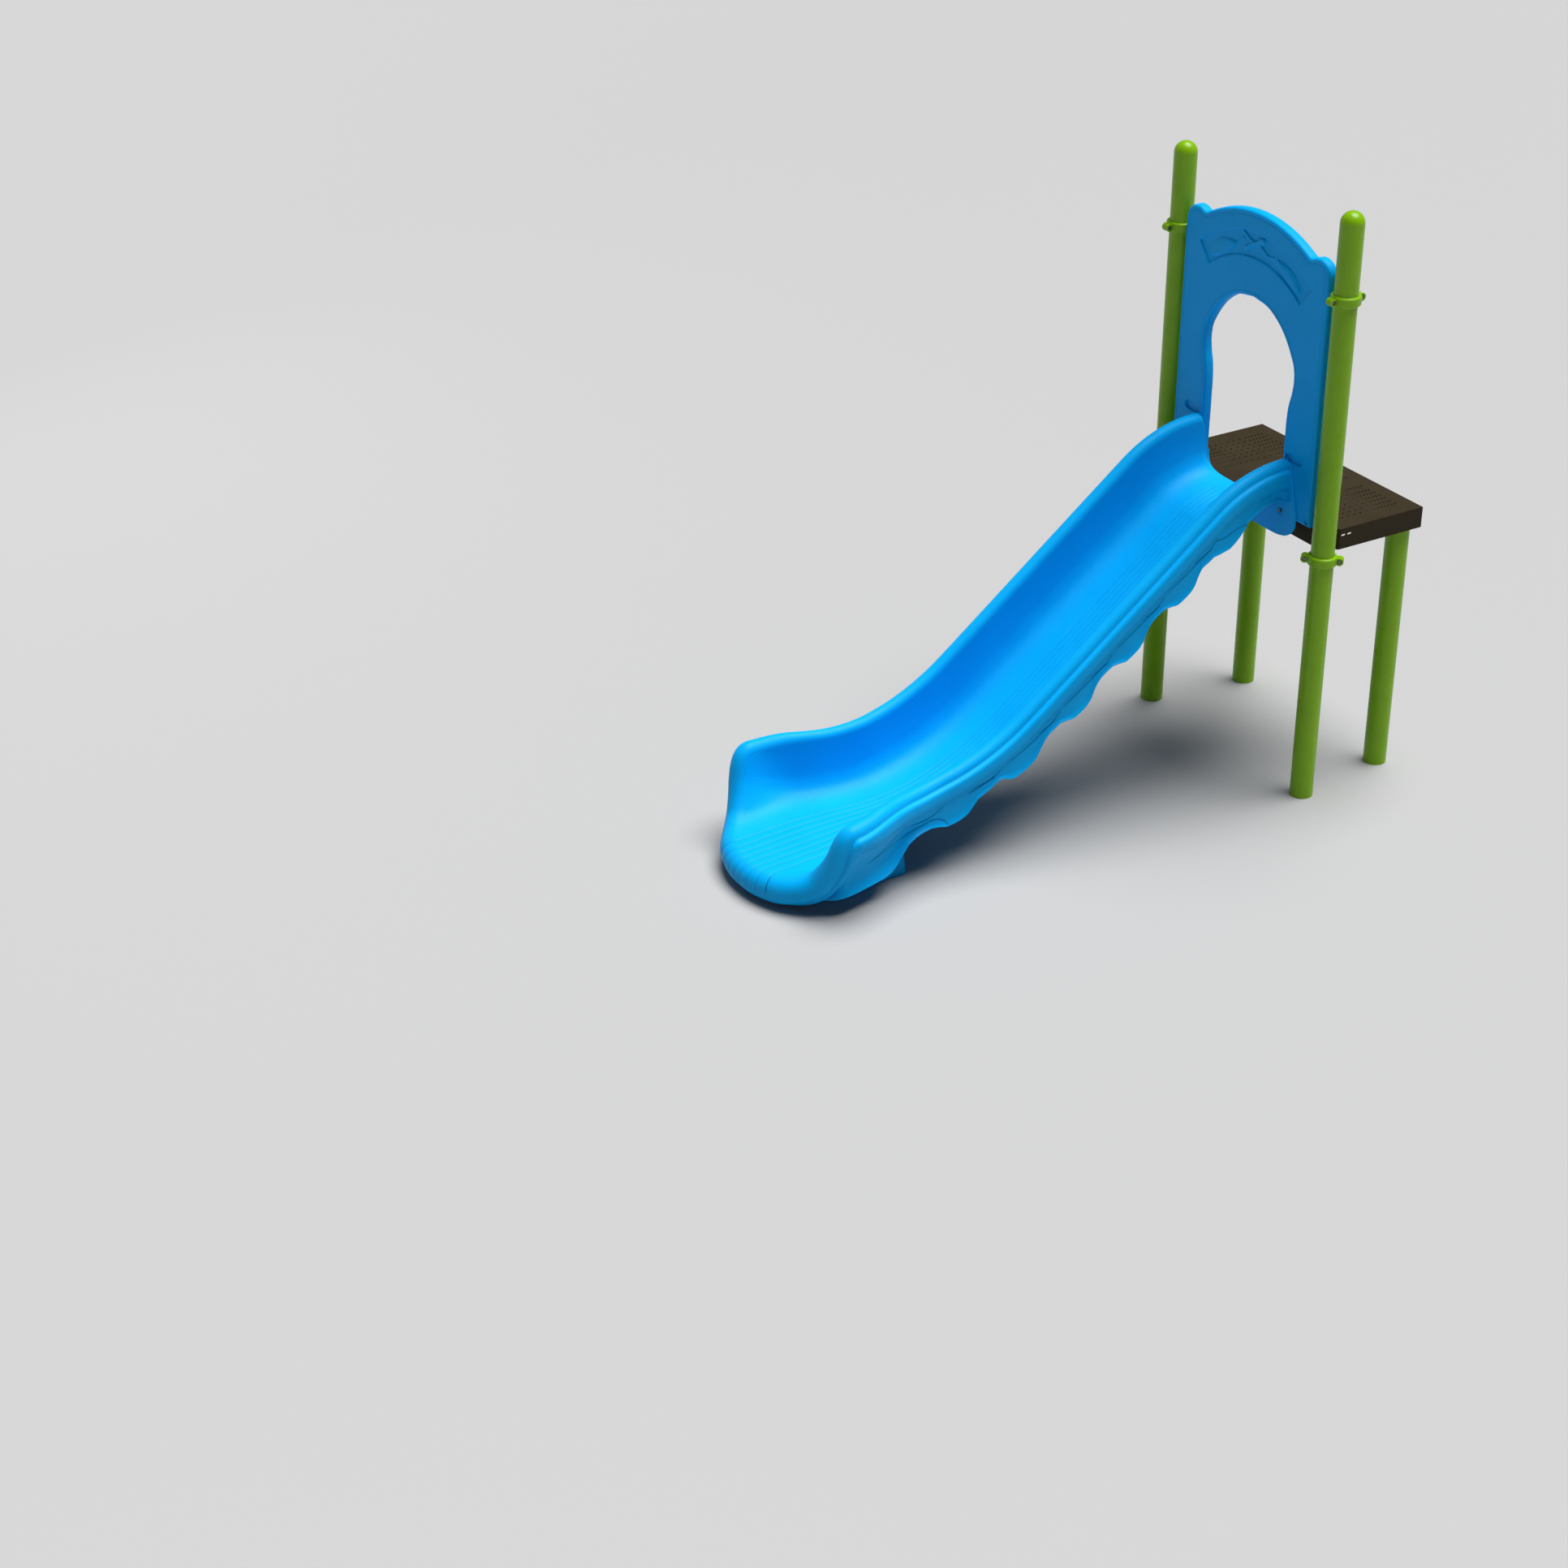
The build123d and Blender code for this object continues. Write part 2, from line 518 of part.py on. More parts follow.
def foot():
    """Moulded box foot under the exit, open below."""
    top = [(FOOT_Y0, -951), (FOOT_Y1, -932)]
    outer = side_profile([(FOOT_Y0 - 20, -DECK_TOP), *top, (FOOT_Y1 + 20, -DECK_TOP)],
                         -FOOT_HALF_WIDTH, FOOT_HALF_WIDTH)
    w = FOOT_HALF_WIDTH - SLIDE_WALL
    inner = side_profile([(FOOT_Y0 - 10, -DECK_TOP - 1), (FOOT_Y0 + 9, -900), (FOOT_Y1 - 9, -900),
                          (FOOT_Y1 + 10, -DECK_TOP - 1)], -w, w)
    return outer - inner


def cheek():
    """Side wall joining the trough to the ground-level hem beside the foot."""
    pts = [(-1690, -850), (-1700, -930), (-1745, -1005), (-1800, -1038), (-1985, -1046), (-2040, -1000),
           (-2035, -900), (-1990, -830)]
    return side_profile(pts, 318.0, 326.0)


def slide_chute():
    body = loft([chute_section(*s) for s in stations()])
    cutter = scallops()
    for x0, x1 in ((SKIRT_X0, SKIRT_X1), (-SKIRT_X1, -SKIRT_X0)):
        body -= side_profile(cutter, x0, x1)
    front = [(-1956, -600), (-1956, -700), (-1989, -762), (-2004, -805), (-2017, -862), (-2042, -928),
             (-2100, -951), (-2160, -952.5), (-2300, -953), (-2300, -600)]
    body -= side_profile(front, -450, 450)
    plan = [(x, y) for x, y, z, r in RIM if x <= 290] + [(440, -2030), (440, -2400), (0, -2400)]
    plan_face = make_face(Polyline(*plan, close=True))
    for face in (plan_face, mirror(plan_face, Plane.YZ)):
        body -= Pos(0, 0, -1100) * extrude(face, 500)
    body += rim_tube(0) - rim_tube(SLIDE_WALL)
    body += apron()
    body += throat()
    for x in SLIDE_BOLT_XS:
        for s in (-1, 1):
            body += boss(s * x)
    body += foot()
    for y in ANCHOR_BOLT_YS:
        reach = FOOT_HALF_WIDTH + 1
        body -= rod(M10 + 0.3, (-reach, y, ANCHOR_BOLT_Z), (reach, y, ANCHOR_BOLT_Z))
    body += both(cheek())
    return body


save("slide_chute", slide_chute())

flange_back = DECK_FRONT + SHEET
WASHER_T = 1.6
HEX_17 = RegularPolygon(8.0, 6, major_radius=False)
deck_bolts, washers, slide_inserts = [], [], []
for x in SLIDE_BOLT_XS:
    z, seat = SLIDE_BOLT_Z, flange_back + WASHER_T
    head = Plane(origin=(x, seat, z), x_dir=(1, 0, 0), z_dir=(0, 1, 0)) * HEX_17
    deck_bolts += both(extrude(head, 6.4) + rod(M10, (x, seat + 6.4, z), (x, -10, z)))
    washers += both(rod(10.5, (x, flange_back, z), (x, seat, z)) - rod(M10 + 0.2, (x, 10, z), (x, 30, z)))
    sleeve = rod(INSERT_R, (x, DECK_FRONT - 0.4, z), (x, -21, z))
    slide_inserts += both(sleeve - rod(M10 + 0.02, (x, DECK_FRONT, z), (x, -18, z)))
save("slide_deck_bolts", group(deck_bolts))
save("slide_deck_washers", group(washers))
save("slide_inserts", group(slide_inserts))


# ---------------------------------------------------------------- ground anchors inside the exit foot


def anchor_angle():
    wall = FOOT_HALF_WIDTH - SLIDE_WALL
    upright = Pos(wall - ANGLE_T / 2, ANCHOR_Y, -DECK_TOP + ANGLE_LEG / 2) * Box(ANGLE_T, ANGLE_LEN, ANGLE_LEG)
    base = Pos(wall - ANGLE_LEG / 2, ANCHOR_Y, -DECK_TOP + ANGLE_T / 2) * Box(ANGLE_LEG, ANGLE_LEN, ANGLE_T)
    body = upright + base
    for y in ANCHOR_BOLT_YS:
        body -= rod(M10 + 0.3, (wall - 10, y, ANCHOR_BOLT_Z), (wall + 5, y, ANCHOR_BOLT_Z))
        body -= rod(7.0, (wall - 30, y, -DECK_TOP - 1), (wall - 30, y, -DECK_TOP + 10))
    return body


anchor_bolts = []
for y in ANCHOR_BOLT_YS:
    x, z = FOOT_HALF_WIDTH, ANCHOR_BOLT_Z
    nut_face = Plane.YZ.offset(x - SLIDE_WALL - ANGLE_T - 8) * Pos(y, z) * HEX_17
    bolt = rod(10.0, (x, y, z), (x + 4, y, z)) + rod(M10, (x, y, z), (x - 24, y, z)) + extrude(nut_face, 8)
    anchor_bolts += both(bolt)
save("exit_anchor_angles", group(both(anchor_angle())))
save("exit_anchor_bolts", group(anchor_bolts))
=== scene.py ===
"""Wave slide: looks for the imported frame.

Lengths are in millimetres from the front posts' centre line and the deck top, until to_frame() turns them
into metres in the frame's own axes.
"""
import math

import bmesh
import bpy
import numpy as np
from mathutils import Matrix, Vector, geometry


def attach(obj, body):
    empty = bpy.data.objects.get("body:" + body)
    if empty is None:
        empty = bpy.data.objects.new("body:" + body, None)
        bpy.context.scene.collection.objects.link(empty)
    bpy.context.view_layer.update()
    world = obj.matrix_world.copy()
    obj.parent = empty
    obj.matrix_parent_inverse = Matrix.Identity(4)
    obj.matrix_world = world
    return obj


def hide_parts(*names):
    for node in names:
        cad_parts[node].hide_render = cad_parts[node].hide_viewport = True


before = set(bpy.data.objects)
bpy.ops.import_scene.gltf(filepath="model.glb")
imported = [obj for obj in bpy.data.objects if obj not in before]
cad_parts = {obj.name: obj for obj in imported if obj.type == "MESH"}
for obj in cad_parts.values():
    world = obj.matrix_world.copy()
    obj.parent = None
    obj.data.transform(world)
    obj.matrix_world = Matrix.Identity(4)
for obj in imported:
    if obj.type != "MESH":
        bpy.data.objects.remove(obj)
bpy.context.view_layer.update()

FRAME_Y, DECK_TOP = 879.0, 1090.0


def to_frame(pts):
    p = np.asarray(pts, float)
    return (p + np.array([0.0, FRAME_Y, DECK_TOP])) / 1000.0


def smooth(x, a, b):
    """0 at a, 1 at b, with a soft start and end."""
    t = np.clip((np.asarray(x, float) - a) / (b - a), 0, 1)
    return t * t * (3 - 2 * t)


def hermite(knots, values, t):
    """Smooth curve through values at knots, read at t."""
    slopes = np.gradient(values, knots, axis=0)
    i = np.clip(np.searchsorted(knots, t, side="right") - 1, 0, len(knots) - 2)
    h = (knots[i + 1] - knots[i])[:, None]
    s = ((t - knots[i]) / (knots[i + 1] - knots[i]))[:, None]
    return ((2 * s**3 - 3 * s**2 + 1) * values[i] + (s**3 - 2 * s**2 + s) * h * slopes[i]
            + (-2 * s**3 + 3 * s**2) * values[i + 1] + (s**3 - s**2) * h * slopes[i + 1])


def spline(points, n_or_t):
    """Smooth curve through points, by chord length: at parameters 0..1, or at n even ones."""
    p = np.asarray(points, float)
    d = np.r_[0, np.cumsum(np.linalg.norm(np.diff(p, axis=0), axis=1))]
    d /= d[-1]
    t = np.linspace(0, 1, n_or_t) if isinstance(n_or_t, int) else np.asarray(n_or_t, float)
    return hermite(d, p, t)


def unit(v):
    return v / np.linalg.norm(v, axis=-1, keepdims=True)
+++
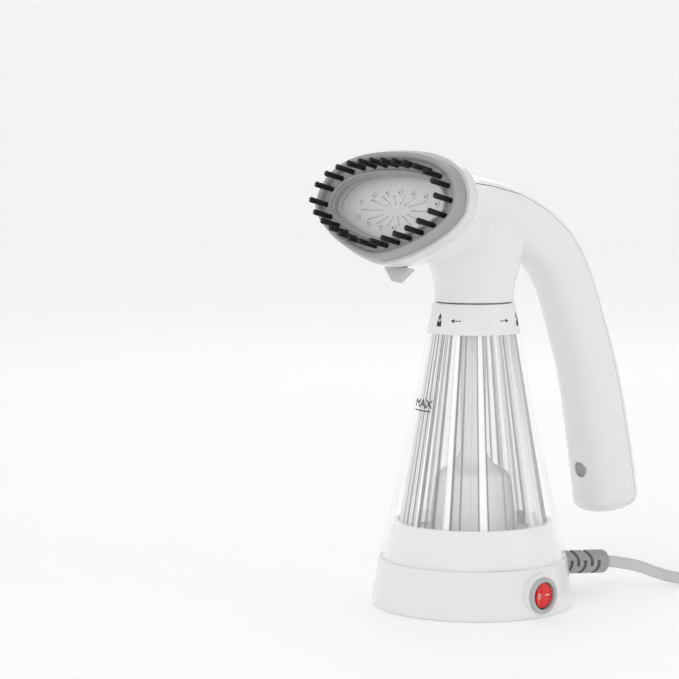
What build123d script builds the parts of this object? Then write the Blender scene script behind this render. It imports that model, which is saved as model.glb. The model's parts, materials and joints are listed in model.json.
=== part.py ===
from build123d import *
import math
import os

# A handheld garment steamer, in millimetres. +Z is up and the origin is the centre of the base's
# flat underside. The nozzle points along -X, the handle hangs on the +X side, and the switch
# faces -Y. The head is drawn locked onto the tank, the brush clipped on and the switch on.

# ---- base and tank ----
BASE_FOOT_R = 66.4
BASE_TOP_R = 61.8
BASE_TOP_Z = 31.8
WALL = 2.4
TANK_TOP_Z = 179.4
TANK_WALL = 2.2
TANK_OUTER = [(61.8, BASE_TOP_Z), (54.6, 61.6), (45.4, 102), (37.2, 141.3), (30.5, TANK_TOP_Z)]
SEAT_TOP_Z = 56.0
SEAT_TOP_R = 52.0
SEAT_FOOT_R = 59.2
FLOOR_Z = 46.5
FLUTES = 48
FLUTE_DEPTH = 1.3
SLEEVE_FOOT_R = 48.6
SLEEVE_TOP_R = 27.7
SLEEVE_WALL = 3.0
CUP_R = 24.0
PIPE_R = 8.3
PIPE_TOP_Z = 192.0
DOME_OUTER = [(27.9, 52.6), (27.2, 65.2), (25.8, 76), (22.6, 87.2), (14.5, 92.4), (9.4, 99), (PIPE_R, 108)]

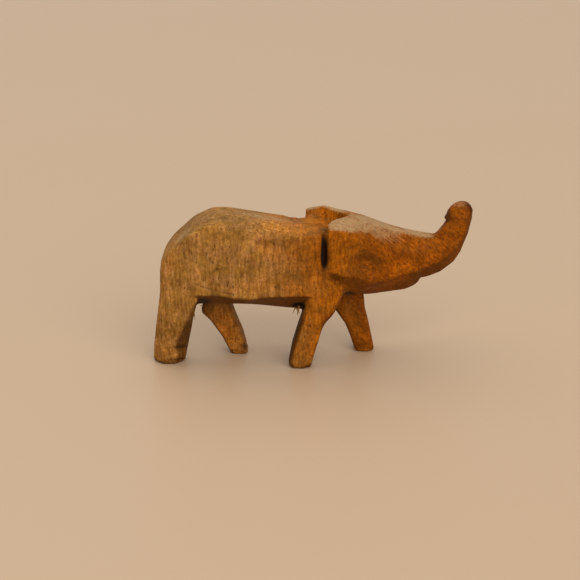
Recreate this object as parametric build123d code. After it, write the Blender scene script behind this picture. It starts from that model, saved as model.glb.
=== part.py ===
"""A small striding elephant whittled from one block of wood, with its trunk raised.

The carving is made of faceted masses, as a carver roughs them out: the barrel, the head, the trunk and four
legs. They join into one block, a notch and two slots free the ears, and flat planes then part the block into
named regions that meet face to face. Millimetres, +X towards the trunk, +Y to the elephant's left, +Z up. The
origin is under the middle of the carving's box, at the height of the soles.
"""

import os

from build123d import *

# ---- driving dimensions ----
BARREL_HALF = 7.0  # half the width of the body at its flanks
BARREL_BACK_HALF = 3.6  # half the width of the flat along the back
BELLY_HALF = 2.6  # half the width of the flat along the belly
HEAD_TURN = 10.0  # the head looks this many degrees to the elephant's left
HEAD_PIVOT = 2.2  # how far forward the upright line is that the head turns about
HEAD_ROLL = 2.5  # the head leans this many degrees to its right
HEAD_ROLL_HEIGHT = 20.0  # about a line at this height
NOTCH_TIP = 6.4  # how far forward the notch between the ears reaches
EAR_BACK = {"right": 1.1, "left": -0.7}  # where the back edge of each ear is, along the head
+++
In the data above, find the line that contains "What build123d script" and the line that contains "# faces -Y.". Repeat exactly those lines and every line between them, and only those.

-- Reply --
What build123d script builds the parts of this object? Then write the Blender scene script behind this render. It imports that model, which is saved as model.glb. The model's parts, materials and joints are listed in model.json.
=== part.py ===
from build123d import *
import math
import os

# A handheld garment steamer, in millimetres. +Z is up and the origin is the centre of the base's
# flat underside. The nozzle points along -X, the handle hangs on the +X side, and the switch
# faces -Y. The head is drawn locked onto the tank, the brush clipped on and the switch on.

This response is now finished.